start SUPPLIED DATA
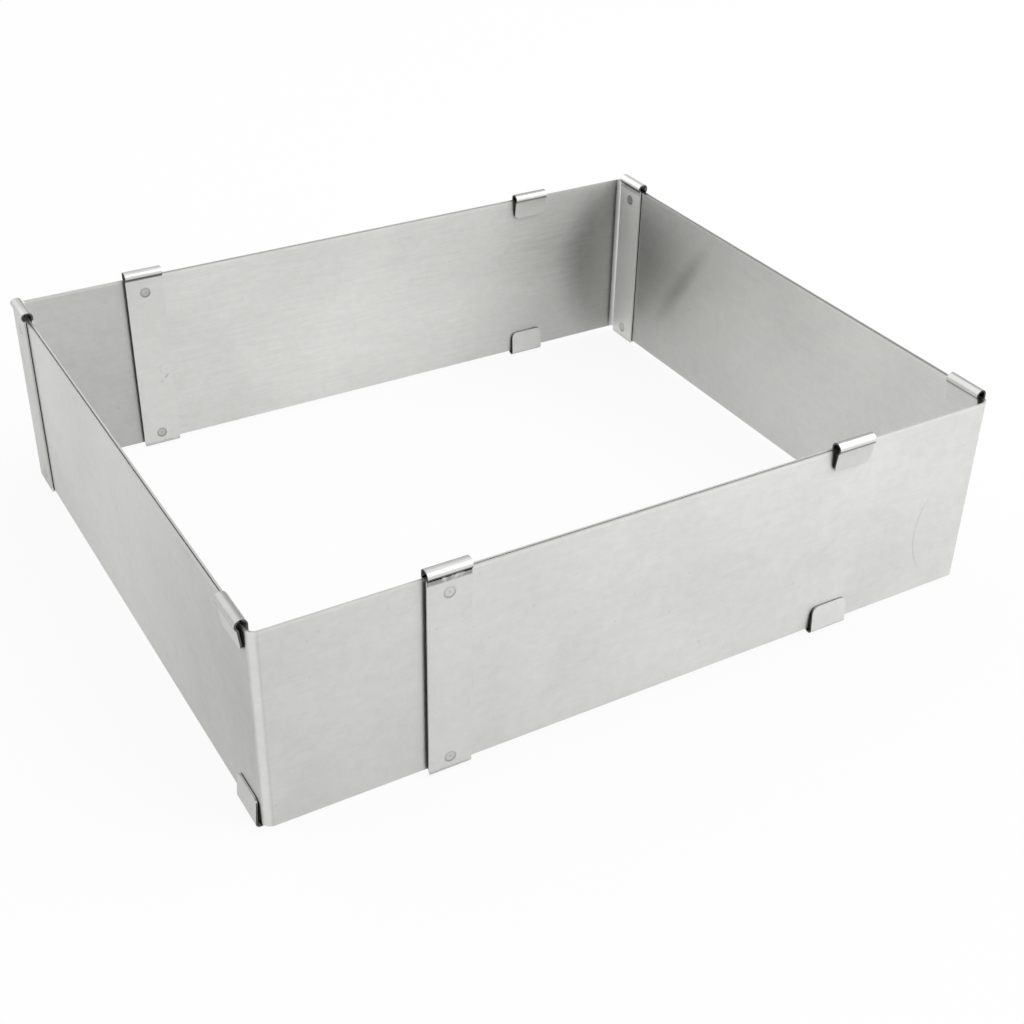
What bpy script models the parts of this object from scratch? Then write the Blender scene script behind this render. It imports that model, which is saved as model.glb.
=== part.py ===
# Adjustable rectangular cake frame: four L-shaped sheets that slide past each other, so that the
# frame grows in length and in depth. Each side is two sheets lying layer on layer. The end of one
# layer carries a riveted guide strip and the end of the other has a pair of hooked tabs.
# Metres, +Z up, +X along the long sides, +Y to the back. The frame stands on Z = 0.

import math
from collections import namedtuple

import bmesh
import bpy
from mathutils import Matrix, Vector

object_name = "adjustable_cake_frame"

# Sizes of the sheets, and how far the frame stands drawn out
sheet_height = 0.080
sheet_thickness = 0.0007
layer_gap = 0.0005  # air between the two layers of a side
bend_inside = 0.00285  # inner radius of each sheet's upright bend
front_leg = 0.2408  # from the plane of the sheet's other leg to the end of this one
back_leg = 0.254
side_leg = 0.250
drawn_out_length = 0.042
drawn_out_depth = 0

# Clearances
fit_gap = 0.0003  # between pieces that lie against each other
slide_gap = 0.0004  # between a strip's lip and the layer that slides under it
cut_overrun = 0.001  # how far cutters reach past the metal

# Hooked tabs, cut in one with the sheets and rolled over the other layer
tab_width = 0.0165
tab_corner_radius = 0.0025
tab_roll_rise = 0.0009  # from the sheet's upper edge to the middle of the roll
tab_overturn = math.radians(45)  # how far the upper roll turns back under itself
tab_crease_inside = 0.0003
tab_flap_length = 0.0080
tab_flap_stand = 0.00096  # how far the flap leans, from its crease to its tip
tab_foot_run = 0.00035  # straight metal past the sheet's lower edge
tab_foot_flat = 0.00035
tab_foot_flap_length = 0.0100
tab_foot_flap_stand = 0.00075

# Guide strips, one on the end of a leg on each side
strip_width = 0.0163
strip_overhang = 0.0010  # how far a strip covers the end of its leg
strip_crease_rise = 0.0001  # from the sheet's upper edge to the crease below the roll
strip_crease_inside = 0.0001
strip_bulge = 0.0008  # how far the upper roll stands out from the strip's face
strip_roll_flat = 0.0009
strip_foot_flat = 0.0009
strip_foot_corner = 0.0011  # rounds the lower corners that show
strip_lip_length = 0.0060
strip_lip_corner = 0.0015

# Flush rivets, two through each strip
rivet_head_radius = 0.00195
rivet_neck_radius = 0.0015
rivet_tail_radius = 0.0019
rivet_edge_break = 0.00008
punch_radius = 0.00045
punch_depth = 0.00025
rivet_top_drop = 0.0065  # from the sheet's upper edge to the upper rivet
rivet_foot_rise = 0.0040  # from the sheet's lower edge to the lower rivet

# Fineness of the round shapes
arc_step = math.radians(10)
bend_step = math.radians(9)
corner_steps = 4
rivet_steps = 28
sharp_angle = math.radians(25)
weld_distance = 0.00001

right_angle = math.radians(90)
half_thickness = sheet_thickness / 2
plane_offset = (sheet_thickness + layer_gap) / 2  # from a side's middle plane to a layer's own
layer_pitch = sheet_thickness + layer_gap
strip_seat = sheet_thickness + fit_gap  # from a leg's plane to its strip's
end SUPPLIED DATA
● **DIRECTION**
Return nothing but the lines from the first line of the listing through the line with "cut_overrun = 0.001", please, keeping every one of them unchanged.

● **SOLUTION TO THIS TASK**
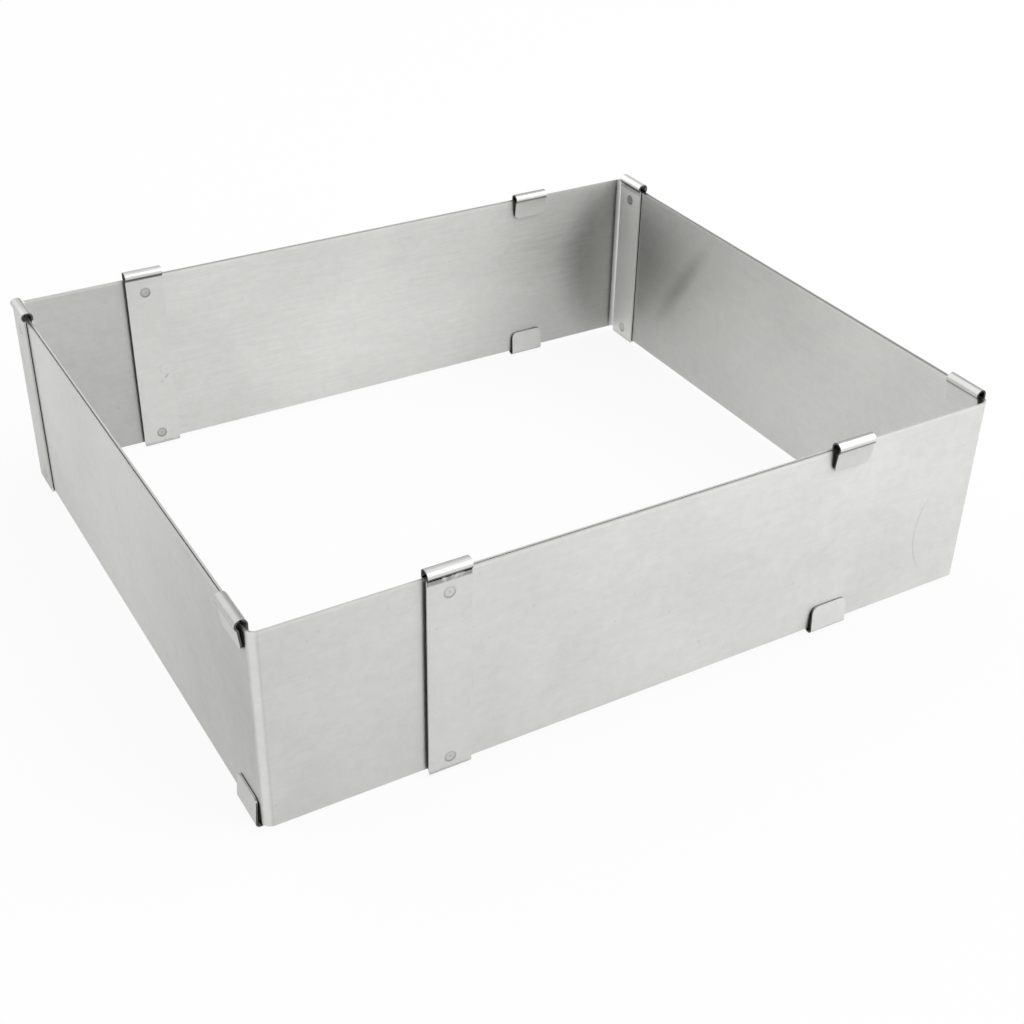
What bpy script models the parts of this object from scratch? Then write the Blender scene script behind this render. It imports that model, which is saved as model.glb.
=== part.py ===
# Adjustable rectangular cake frame: four L-shaped sheets that slide past each other, so that the
# frame grows in length and in depth. Each side is two sheets lying layer on layer. The end of one
# layer carries a riveted guide strip and the end of the other has a pair of hooked tabs.
# Metres, +Z up, +X along the long sides, +Y to the back. The frame stands on Z = 0.

import math
from collections import namedtuple

import bmesh
import bpy
from mathutils import Matrix, Vector

object_name = "adjustable_cake_frame"

# Sizes of the sheets, and how far the frame stands drawn out
sheet_height = 0.080
sheet_thickness = 0.0007
layer_gap = 0.0005  # air between the two layers of a side
bend_inside = 0.00285  # inner radius of each sheet's upright bend
front_leg = 0.2408  # from the plane of the sheet's other leg to the end of this one
back_leg = 0.254
side_leg = 0.250
drawn_out_length = 0.042
drawn_out_depth = 0

# Clearances
fit_gap = 0.0003  # between pieces that lie against each other
slide_gap = 0.0004  # between a strip's lip and the layer that slides under it
cut_overrun = 0.001  # how far cutters reach past the metal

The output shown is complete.